Closed atrosinenko closed 4 years ago

atrosinenko commented 4 years ago

First, try aligning all three softfp division implementations.

My plan is to gradually make these three implementations textually as similar as possible. After that, extract them to fp_div_impl.inc file like it is already done for __mul[sdt]f3 helpers.

When comparing them I have found some quite strange differences and I'm not sure whether it is intentional optimization or just a code that was copy-pasted and incorrectly updated. Unit tests for softfp division contain just two test cases each. Were they thoroughly debugged at all?..

atrosinenko commented 4 years ago

Now, according to some fuzzing that compares __divdf3 results with ones obtained via native x86_64 CPU instructions, it correctly computes division result with the default rounding for float64. While the original question was about float128, current implementation is generic for all three sizes tuned with two defines: iterations count performed with half and full integer width.
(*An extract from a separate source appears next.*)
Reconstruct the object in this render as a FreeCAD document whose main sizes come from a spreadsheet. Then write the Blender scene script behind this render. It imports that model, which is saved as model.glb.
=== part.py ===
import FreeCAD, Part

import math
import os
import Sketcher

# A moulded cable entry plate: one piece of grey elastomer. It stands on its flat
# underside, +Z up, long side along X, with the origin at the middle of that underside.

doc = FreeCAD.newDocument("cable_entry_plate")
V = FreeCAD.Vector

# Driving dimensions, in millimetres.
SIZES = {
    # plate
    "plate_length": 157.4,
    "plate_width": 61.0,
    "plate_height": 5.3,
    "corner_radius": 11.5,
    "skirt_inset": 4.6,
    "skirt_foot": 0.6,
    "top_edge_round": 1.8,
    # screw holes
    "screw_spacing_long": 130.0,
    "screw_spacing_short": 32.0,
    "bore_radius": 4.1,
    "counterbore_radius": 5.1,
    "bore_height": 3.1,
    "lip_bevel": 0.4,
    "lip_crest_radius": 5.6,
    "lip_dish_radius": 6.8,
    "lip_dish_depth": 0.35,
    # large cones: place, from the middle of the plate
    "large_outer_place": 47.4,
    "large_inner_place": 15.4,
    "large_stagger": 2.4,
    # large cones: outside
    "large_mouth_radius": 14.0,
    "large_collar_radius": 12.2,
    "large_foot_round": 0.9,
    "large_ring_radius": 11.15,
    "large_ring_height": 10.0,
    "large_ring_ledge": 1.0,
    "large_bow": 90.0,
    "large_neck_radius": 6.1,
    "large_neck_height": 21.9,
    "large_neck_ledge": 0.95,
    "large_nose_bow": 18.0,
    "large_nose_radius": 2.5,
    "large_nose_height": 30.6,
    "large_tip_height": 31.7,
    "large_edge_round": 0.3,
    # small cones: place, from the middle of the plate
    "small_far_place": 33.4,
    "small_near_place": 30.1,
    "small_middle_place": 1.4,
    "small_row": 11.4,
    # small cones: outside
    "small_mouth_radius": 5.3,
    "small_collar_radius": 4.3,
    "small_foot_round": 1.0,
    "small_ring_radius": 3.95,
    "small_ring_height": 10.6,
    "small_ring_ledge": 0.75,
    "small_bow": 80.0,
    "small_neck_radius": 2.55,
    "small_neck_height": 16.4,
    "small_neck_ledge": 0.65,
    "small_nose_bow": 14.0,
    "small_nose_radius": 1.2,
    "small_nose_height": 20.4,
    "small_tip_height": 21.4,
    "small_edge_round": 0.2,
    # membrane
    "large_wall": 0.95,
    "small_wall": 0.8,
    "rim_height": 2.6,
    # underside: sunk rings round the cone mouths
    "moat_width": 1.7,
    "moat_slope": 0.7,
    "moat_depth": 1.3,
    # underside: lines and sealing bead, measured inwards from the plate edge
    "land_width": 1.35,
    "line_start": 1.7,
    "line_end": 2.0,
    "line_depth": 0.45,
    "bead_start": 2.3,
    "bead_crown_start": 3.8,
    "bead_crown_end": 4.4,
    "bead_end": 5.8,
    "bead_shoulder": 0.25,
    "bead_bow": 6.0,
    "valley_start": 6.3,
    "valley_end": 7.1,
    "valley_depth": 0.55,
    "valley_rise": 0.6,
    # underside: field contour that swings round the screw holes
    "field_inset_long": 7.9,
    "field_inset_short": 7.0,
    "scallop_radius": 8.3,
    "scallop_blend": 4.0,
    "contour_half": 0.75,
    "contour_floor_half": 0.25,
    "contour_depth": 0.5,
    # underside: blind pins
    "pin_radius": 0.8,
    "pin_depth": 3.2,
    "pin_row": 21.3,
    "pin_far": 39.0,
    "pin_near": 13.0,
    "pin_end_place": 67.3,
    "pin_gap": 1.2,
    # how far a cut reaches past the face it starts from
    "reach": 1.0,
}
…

atrosinenko commented 4 years ago

I have restored that missing #include. There was another serious issue with this PR: the __divXf3 function was not static, so it was defined in up to three different object files. Most probably, this is an UB but it would be surprising for me if it can lead to undefined symbol...
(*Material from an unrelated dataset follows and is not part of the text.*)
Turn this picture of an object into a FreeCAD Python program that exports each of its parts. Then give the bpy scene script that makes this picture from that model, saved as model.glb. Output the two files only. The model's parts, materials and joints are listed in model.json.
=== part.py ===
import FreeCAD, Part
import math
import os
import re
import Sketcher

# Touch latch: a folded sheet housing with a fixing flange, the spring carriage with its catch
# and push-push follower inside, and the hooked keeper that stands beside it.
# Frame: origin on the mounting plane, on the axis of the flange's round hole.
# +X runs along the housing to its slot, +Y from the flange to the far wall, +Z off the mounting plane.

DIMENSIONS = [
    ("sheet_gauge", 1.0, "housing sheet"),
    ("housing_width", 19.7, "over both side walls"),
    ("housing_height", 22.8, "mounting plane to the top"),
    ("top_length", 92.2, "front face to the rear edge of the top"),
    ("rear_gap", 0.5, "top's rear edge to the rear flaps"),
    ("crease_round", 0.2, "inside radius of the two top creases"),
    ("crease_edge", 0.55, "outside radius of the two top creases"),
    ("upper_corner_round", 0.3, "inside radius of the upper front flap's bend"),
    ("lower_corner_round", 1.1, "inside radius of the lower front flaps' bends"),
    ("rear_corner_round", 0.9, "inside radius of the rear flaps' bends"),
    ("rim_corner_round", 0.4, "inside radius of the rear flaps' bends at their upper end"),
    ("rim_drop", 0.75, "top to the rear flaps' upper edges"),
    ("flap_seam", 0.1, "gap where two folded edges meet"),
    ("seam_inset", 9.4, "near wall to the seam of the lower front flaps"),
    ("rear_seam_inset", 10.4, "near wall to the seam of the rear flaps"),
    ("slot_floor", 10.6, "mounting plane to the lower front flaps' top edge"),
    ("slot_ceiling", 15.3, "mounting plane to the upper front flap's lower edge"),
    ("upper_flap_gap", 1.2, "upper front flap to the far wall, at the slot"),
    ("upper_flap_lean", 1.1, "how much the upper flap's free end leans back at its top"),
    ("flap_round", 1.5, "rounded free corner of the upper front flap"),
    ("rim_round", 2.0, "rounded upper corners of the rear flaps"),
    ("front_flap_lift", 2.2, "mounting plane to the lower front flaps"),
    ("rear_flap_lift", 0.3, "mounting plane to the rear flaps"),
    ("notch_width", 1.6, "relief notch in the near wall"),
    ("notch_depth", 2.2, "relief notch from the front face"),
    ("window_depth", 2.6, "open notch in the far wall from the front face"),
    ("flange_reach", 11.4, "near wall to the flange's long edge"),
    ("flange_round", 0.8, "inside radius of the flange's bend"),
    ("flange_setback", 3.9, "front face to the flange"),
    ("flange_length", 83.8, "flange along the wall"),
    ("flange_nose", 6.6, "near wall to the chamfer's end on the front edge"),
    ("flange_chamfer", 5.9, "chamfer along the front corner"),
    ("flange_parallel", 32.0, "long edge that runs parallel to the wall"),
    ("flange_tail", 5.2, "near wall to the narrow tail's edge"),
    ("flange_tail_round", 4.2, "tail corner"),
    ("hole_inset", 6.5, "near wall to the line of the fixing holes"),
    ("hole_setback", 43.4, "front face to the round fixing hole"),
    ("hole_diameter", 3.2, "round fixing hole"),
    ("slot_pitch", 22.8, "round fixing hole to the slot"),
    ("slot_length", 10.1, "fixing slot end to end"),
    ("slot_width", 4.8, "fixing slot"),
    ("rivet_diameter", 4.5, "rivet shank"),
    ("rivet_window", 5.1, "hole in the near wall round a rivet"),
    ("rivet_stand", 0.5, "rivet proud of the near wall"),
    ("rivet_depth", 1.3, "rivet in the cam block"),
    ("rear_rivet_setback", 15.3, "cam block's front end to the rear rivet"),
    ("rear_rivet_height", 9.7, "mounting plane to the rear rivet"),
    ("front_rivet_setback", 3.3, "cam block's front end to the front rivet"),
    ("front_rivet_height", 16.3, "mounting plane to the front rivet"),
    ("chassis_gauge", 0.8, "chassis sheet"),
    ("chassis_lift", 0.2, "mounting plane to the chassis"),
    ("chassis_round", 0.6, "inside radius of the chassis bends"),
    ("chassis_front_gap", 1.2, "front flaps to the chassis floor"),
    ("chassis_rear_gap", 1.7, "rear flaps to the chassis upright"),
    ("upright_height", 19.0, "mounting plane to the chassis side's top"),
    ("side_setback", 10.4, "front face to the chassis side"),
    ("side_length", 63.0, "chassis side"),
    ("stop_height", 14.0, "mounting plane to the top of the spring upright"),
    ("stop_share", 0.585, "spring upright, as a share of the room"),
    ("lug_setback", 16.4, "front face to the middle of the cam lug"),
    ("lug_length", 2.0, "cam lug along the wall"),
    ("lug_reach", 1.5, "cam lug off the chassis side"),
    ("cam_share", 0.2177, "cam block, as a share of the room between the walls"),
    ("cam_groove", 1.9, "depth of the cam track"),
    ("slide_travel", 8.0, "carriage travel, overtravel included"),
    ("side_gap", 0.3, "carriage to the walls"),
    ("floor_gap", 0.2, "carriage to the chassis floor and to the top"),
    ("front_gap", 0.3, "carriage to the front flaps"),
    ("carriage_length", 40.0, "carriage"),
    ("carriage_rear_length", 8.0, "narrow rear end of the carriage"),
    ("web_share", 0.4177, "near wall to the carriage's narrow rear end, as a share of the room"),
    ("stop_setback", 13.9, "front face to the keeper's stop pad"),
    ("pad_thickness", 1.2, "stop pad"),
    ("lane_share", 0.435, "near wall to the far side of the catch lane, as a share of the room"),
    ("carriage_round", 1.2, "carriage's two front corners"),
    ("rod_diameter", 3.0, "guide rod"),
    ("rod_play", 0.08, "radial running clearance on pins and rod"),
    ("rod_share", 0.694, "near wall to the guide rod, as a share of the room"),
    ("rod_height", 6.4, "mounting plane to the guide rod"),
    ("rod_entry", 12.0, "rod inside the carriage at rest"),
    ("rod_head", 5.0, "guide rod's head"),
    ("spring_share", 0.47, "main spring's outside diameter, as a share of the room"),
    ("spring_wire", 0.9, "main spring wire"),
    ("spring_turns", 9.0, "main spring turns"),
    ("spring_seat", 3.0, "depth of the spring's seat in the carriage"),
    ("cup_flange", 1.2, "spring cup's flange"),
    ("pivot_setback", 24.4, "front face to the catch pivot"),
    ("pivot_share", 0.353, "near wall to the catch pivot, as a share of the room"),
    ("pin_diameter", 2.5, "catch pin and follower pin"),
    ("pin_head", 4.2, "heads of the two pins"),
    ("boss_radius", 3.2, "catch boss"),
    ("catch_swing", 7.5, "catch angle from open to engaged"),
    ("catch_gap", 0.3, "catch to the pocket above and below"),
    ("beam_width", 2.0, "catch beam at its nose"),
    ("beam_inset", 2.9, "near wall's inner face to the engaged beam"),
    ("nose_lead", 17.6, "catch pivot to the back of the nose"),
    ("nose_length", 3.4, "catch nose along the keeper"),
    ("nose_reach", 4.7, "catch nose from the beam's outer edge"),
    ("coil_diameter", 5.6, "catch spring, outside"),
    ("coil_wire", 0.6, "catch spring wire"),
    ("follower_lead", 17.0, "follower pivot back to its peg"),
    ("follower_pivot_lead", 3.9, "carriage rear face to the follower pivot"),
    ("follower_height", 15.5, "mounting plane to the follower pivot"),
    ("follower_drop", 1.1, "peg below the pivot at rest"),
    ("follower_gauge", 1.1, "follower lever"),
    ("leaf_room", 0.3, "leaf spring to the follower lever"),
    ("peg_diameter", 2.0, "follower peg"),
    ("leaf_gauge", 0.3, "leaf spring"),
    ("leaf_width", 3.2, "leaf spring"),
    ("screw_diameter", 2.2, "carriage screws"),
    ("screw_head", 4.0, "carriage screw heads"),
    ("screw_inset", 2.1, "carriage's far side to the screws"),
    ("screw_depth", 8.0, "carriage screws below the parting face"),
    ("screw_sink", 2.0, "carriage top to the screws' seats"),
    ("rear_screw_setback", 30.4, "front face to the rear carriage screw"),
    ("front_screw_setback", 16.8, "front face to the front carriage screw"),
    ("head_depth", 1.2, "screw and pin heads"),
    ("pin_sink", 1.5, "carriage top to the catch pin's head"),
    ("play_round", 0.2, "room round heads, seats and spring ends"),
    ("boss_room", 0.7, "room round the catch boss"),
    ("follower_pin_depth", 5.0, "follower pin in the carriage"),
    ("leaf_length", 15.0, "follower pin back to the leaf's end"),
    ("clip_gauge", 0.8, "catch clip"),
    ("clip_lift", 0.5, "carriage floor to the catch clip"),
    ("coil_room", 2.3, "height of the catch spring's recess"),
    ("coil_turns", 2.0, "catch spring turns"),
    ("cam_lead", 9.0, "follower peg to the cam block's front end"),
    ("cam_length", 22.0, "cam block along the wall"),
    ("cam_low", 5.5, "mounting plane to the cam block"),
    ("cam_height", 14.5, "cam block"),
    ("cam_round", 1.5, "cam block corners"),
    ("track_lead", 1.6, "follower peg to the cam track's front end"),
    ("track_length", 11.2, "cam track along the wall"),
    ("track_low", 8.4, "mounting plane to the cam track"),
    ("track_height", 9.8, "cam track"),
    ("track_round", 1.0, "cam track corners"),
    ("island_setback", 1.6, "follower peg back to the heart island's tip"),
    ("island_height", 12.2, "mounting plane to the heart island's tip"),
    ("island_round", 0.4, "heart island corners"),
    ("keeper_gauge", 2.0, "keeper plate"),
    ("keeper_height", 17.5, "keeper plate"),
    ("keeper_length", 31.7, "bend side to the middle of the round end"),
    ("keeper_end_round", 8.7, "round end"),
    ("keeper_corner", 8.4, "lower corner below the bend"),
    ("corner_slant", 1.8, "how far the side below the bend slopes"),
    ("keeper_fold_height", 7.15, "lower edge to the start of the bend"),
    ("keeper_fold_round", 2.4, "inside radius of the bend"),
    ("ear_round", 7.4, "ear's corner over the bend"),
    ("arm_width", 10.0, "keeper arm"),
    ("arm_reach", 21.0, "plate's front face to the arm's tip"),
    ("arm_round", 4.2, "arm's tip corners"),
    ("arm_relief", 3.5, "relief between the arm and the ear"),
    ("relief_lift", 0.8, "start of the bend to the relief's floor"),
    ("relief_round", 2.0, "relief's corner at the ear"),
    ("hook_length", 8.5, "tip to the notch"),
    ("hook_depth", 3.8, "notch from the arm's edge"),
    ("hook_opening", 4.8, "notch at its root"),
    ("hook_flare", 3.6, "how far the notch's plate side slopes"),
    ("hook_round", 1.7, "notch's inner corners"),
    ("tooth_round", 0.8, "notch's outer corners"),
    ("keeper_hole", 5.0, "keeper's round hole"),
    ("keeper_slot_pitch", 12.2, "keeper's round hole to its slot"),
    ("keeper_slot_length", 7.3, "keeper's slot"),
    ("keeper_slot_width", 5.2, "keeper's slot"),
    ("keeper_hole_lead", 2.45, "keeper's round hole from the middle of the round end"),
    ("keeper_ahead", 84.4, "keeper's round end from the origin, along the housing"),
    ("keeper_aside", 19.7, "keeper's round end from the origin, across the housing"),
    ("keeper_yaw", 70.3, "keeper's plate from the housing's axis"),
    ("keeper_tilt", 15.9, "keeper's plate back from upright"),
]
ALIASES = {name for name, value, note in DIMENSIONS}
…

atrosinenko commented 4 years ago

Just squashed into two commits. The next goal is to improve both commits by rewriting "in place".

atrosinenko commented 4 years ago

Just as a note, after ~130M of iterations, test_divtf3 failed with:

         a = 0x7FFF3463FAB38A79C8F703404AE51275
         b = 0xFFFFEBB15CC76E12857BCAFA1D8BC48C
         x = 0x7FFFB463FAB38A79C8F703404AE51275
  expected = 0xFFFFEBB15CC76E12857BCAFA1D8BC48C

As I understand, it is just some NaN that should be normally ignored by compareResultLD.

atrosinenko commented 4 years ago
  1. Squashed into three commits (add generally-applicable testcases, replace implementation, temporarily commit benchmarking code)
  2. Replaced the middle commit into two:
    • first commit roughly modelling the original implementation in a unified manner
    • second commit adds the denormal result support

Now, the "NFC refactoring commit" passes basic unit tests but requires further proof revalidation and fuzzing. Still, it is useful for the purpose of performance debugging.

atrosinenko commented 4 years ago

Another float128 issue now not NaN-related:

         a = 0xFFFF630AA1E6ED1F319D498544DB38EA
         b = 0x7FFFDD22D65546B177698C9A7176766A
         x = 0xFFFFE30AA1E6ED1F319D498544DB38EA
  expected = 0x7FFFDD22D65546B177698C9A7176766A

UPD: Probably another NaN mis-handling by fuzzer code. My implementation (actually, the pre-existing part) returned a turned into quiet NaN. This seems to be according to the standard.